Sunshine Review

The Film

I loved Shallow Grave, it was well written, produced, acted and directed. The team of director Danny Boyle, producer Andrew Macdonald, and writer John Hodge went on to less impressive work like A Life Less Ordinary, and the overblown and useless The Beach, before the writer John Hodge found himself replaced by the novelist Alex Garland for first 28 days Later and now Sunshine. The excellent ensemble writing and verve that had marked Hodge's scripts was replaced by the inexperienced Garland's screen-writing, and this showed in the films. 28 Days Later is a zombie film which aims for Romeroesque heights in allegory but falls apart in the final act, and Sunshine has elements of the same problem of cinematic pinching with a lack of clarity of its own ideas. It borrows from the greats of the science fiction genre in terms of the plot and concept, yet it does not quite excel in its own set-pieces and climax.

Sunshine deals with a time in the future where our Sun is dying and the Earth has become a wintry globe facing annihilation. Seven years earlier, a space craft, Icarus, was sent to drop a bomb into the Sun to re-ignite it, and now with no contact from Icarus, a second vessel has been sent out to do the same. There is no time to send another mission - Icarus 2 can not fail and its crew knows this. Receiving a message from the original Icarus, Icarus 2 diverts to dock with the craft in order to recover its payload and double the chances of the mission's success. Unfortunately, once on board the original craft they meet sabotage and the crew comes under threat. Will the sabotage stop the mission and will the Earth be saved?

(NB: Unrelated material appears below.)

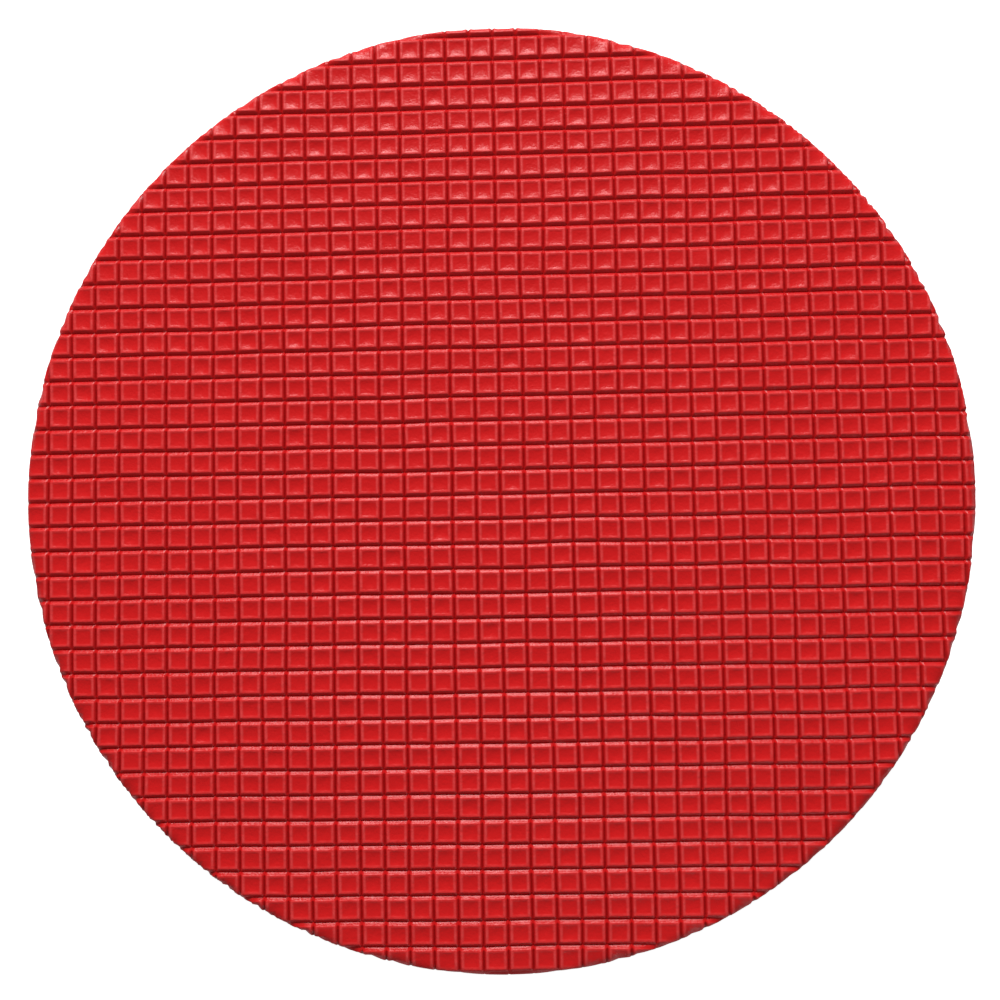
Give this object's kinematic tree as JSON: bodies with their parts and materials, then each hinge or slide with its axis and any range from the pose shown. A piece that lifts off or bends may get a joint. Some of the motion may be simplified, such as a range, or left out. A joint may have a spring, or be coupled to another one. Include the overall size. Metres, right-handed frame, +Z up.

With a strong and diverse ensemble cast, Sunshine possesses great elements to help it to succeed. It also has excellent visual design, sympathetic lighting and fine photography. The story borrows from classics like Alien, Solaris and 2001, as well as from the less celebrated Event Horizon, but when it has to grow out of these familiar beginnings it lacks the wit and intelligence of the originals. The film feels cut down and loses the important scene setting of the boredom of space as well as the nature of the camaraderie of the spaceship crew. To have such an interesting ensemble and then not spend time on them seems criminal, and each character is merely defined in terms of plot points rather than their place in the crew. In fact, generally the film lacks many elements of explanation which would make it easier to follow and the characters easier to sympathise with and understand. To make up for this dramatic skimping, Sunshine compensates by loading the screen with CGI which makes the action more visual but fails to acknowledge the human element. It is almost as if the best reason for saving the planet Earth is the beauty of a sunrise rather than the humanity of its occupants.

This criticism to one side, I must say that Sunshine is the best Western science fiction film in ages. Do you want to watch Hiroyuki Sanada being heroic, Michelle Yeoh being the fine actress she is, and the excellent character actor Mark Strong being a desperate loon? I know I do, and all of this in a fine setting which mixes the Nostromo of Alien and the space station of 2001. The budget is clearly not in the league of Michael Bay and his ilk but the judicious use of CGI and the relentless tempo work well. In fact the film could have done with a less speedy early exposition in order to be even better and more satisfying dramatically. Sunshine is superior fare despite Garland's writing and Boyle's decision to cut the film down. Worth your time and your money.